··· DATA ENTRIES ···

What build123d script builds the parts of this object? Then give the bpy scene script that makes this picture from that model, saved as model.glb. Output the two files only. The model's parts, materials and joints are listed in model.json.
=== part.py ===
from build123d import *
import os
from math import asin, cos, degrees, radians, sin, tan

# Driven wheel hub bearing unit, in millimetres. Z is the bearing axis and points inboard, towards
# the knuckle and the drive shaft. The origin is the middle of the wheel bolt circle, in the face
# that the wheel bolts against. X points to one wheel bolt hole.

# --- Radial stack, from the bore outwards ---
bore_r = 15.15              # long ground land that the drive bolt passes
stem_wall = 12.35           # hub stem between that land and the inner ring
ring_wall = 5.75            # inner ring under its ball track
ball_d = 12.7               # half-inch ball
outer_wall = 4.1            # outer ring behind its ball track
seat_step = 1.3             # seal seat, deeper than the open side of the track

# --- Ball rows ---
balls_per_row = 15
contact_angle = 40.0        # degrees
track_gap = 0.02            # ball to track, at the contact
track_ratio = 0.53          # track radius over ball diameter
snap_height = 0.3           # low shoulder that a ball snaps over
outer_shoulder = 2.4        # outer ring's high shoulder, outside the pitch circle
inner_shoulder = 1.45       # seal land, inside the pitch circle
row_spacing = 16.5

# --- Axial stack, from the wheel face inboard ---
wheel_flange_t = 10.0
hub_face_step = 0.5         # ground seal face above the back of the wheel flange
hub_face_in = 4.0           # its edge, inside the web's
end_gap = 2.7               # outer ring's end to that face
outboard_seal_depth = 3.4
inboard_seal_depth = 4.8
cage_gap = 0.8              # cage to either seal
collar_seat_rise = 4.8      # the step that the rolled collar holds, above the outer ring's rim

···
··· DATA ENTRIES ···

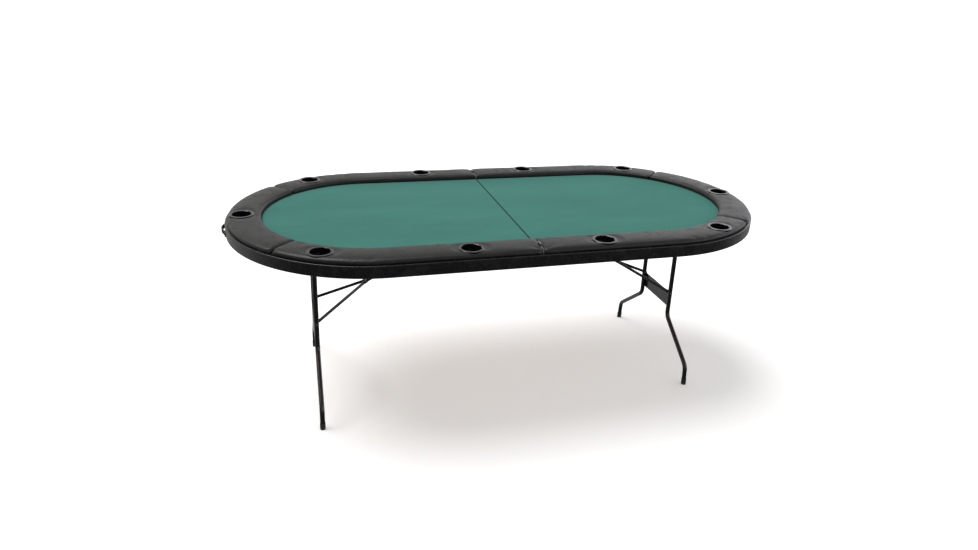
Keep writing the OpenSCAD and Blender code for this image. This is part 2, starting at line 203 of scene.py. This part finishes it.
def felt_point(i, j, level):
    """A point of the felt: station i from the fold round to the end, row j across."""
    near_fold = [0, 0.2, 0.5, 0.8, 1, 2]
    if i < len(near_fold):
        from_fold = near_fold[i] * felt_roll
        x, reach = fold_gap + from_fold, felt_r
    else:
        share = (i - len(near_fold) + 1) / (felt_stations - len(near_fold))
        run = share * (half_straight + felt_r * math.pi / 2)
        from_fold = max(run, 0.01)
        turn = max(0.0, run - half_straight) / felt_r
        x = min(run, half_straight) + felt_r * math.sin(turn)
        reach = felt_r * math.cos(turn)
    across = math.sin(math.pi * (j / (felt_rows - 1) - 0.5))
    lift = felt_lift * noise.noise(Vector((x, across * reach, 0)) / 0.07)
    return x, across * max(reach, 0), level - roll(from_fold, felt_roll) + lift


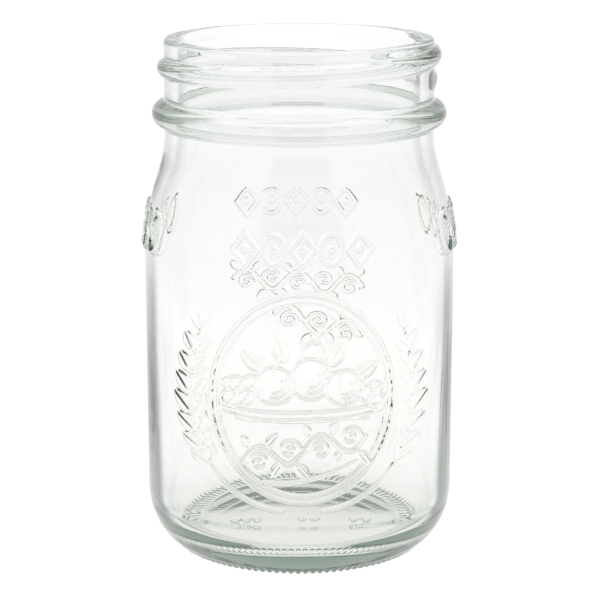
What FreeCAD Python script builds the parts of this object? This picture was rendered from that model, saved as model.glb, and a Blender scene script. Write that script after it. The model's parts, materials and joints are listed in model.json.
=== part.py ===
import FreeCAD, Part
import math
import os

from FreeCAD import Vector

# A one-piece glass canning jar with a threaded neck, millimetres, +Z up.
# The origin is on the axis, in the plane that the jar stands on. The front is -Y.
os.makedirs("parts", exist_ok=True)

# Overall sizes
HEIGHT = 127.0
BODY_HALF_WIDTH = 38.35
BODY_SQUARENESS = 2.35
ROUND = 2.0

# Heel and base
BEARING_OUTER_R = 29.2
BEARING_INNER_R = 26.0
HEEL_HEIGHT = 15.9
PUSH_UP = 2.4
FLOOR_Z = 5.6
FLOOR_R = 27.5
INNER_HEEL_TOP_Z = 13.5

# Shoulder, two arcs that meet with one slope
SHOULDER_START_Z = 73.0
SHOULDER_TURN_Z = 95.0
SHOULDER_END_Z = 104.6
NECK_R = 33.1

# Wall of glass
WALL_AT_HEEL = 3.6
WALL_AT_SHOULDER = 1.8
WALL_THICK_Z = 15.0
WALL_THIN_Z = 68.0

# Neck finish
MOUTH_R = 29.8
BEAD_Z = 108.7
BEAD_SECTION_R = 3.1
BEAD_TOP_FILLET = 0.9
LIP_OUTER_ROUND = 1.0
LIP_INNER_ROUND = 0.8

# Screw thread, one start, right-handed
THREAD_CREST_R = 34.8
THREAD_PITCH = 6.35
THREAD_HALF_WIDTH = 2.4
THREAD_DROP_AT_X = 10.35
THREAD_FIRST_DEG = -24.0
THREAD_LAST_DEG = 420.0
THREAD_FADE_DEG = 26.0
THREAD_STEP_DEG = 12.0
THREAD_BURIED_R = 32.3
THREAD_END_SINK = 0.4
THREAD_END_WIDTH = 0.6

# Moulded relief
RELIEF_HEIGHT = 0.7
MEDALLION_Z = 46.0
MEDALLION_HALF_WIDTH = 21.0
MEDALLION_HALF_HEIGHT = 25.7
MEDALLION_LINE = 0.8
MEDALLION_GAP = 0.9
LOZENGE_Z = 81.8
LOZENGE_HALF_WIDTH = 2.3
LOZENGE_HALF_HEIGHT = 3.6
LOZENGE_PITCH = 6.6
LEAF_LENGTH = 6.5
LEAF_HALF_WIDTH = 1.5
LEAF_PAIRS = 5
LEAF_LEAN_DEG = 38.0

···

WORK REQUIRED: Write out exactly the lines from the one with "Keep writing the" through the one with "return x, across", including both, and no others.

RIGHT ANSWER:
Keep writing the OpenSCAD and Blender code for this image. This is part 2, starting at line 203 of scene.py. This part finishes it.
def felt_point(i, j, level):
    """A point of the felt: station i from the fold round to the end, row j across."""
    near_fold = [0, 0.2, 0.5, 0.8, 1, 2]
    if i < len(near_fold):
        from_fold = near_fold[i] * felt_roll
        x, reach = fold_gap + from_fold, felt_r
    else:
        share = (i - len(near_fold) + 1) / (felt_stations - len(near_fold))
        run = share * (half_straight + felt_r * math.pi / 2)
        from_fold = max(run, 0.01)
        turn = max(0.0, run - half_straight) / felt_r
        x = min(run, half_straight) + felt_r * math.sin(turn)
        reach = felt_r * math.cos(turn)
    across = math.sin(math.pi * (j / (felt_rows - 1) - 0.5))
    lift = felt_lift * noise.noise(Vector((x, across * reach, 0)) / 0.07)
    return x, across * max(reach, 0), level - roll(from_fold, felt_roll) + lift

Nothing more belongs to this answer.